Aujourd’hui, Kirène est devenue le poumon économique de Diass. Jadis gros village, la commune abrite presque tous les projets de l’Etat qui sont dans cette partie de la commune de Diass. Malgré la présence d’une usine d’eau minérale Kirène, d’une cimenterie, les carrières et l’Aéroport international, les 30 tonnes de haricots verts récoltées chaque jour, les habitants vivent dans la précarité, sans électricité. Frappés par le chômage, les jeunes se contentent de l’agriculture. Mais, leur activité est menacée. Face à cette situation, les habitants demandent aux autorités de prendre les décisions idoines pour pacifier la zone. Les autres villages de la commune se radicalisent et soutiennent le village de Kirène dans cette épreuve. Daouda Sène, membre de l’Association Kolam qui polarise toutes les associations Safène, avertit les autorités : «je m’adresse au président de la République pour lui demander, sommes-nous des Sénégalais oui ou non ? Pourquoi autant de mépris après un tel drame. La situation que les habitants de Kirène vivent, il y a d’autres villages de la commune qui la vivent.
Rien qu’en 2022, dans le village de Mbayard, un jeune du village en classe de Terminale a été tué par des bergers, mon neveu a subi la foudre des bergers qui l’ont assené de coups de machette. Les auteurs de ces faits sont arrêtés, mais après quelques jours, vous les rencontrer traîner dans la brousse», rappelle Daouda Sène. «Nous n’accepterons pas qu’on protège des criminels et arrête les victimes. Que la gendarmerie libère au plus vite ces jeunes», insiste M. Sène.

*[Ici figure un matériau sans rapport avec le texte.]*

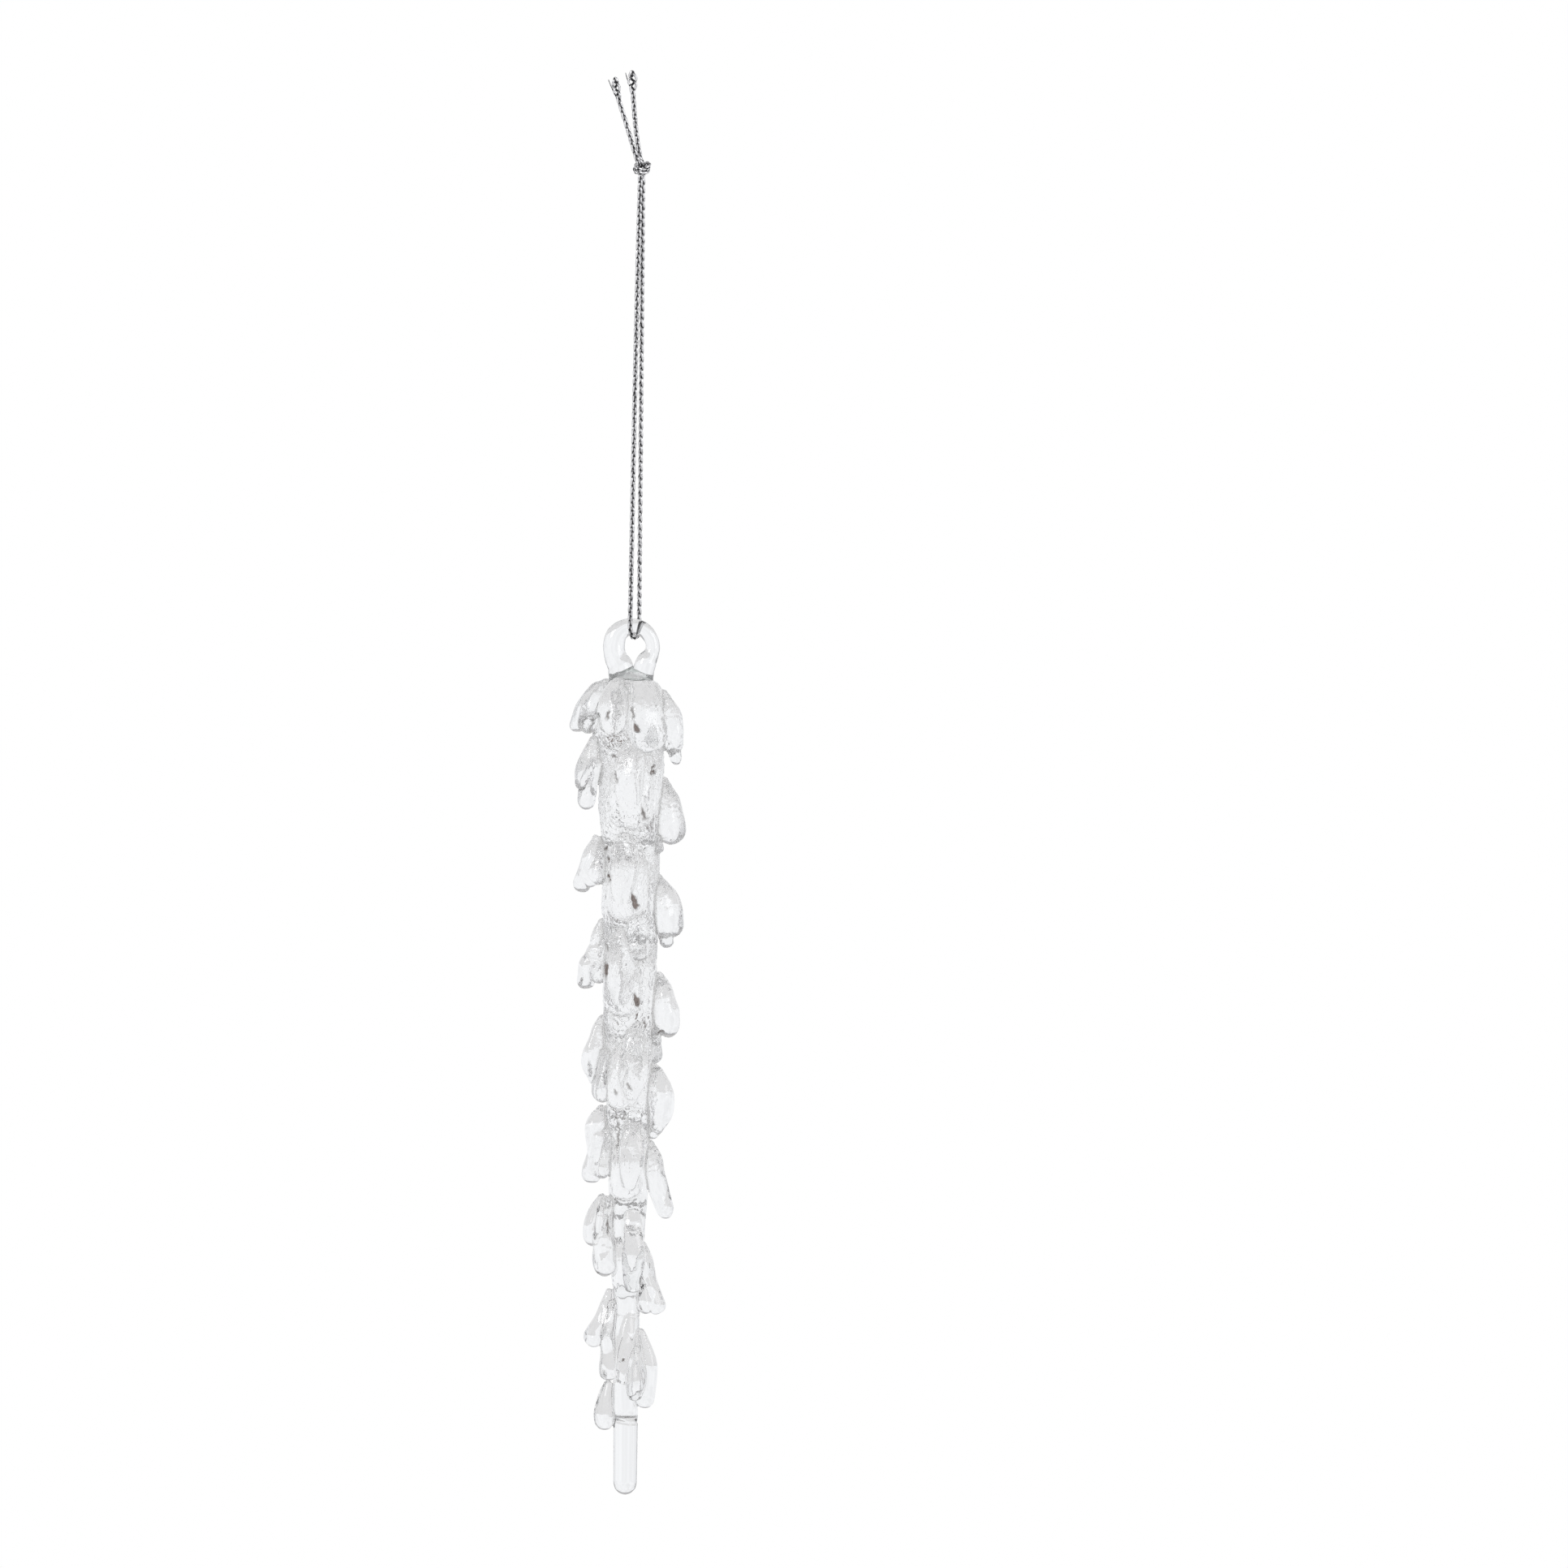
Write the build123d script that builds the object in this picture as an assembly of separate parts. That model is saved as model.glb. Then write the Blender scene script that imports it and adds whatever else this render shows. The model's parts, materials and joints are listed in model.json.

Les présumés meurtriers arrêtés
La traque a été fructueuse. Cela va sans doute aussi apaiser les populations de Kirène. Le Quotidien a appris que le berger, qui a tué Abdou Faye, a été arrêté ainsi que le propriétaire des troupeaux. Ils ont été tous les deux transférés à la Section de recherches de Thiès. Alors que les trois jeunes de Kirène, qui auraient participé à l’expédition punitive au niveau du patelin d’où serait originaire le présumé meurtrier, devraient faire face ce lundi au procureur. Vendredi, ils avaient fait l’objet d’un retour de Parquet. Accusés d’avoir mis le feu au village de Thiambokh Peulh, ils devraient être édifiés sur leur sort aujourd’hui.